Modeling code records

-- -- --

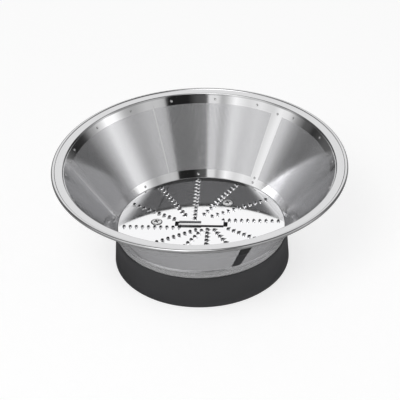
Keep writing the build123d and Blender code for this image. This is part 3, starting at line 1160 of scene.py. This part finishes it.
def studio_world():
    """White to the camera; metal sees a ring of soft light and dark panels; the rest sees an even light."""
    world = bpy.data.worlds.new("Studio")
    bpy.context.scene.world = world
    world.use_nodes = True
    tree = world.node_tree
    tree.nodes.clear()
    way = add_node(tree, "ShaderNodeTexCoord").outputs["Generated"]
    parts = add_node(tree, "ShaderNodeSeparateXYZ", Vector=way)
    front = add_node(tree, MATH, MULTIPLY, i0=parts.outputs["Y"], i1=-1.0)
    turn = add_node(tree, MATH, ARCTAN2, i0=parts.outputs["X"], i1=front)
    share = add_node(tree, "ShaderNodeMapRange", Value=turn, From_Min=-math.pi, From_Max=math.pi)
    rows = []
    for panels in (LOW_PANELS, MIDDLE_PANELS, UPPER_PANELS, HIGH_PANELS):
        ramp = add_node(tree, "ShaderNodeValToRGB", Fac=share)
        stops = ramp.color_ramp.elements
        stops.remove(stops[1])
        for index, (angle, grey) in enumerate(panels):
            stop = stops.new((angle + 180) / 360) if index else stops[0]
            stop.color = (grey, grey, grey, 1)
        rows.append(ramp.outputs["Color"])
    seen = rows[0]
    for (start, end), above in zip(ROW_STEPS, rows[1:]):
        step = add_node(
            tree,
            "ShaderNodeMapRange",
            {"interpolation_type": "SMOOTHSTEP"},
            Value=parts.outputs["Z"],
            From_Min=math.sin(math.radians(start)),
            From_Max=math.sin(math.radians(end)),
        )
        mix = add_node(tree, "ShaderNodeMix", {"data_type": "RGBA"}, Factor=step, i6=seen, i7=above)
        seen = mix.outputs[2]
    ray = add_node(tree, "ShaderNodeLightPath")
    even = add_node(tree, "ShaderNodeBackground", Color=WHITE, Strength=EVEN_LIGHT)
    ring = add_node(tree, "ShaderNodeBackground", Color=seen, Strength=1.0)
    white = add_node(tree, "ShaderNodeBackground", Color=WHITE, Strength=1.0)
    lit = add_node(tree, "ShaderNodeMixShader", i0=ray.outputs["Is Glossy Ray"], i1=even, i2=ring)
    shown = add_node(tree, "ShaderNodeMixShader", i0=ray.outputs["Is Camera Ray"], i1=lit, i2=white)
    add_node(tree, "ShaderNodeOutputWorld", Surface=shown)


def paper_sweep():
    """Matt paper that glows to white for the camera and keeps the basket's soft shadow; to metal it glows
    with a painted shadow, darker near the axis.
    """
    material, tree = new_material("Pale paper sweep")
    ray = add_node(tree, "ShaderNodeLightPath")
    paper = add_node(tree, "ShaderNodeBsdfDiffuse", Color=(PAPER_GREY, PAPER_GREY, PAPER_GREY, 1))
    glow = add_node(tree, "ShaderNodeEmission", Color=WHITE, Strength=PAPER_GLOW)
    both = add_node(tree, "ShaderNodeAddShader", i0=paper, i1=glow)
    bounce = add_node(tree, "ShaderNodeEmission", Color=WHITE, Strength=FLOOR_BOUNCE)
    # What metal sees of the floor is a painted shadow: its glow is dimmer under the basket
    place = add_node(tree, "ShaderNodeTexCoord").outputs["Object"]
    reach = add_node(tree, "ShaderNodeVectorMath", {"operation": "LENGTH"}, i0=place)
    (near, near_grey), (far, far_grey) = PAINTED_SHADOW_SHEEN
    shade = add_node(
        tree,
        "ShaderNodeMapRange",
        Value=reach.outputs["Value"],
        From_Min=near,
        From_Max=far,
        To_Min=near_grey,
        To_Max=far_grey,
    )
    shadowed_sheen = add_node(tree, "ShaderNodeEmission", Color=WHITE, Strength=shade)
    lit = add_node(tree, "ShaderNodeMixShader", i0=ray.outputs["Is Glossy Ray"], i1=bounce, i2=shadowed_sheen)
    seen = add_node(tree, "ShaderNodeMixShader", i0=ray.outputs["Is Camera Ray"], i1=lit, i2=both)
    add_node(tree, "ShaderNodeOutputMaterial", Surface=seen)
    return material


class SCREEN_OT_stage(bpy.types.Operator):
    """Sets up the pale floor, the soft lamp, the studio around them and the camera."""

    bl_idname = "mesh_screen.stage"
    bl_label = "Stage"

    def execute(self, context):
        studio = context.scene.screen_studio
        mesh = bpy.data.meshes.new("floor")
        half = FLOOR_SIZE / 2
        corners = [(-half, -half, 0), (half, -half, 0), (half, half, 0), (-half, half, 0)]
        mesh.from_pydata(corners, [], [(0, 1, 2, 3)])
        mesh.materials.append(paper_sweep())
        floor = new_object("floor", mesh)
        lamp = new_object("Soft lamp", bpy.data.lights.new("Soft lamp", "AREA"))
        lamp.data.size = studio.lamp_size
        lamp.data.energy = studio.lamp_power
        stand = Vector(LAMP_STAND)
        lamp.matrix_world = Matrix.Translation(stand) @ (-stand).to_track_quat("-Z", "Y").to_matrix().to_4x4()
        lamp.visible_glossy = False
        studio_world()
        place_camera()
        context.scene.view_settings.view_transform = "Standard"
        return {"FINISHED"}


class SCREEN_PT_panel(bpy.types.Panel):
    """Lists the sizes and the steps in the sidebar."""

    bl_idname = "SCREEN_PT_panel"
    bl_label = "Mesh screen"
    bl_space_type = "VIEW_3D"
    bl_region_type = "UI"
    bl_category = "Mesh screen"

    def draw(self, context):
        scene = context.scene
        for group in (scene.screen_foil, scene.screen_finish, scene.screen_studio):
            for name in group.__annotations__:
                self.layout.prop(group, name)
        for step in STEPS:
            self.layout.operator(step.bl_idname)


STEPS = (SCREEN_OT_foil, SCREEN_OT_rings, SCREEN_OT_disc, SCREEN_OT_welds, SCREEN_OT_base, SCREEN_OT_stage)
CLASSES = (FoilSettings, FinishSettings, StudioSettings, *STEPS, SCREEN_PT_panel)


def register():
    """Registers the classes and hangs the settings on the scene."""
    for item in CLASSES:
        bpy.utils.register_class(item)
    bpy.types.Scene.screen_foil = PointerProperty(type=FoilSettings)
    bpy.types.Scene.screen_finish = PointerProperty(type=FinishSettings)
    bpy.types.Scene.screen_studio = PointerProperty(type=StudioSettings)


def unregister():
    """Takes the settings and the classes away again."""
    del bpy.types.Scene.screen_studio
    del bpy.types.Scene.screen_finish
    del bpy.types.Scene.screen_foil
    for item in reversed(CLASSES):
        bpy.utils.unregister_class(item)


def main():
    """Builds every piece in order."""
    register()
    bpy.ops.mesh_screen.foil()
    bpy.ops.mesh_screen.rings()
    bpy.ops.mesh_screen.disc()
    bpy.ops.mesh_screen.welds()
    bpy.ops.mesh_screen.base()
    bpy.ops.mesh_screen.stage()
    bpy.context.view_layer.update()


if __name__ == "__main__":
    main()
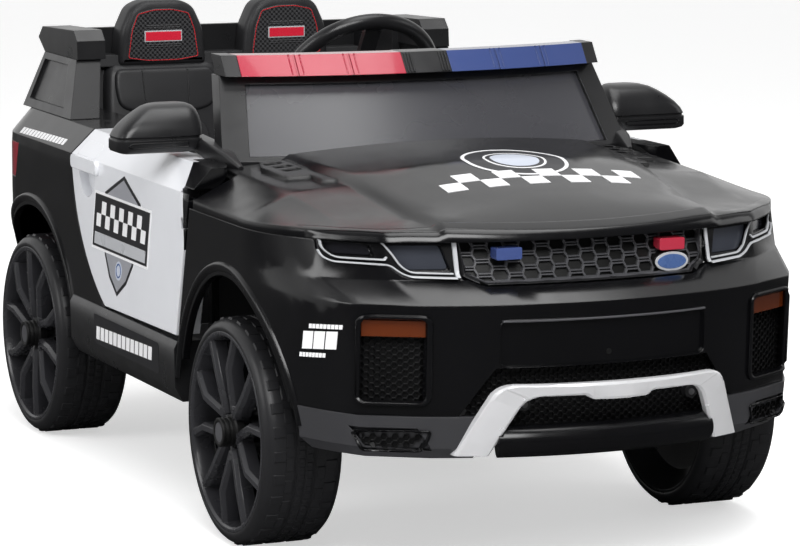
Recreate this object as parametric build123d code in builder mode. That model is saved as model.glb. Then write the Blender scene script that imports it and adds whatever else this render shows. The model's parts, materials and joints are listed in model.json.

-- -- --

WORK TO DO
Check each line of the listing above for the string "this", then report only how many lines have it.

RESULT OF THE EXERCISE
2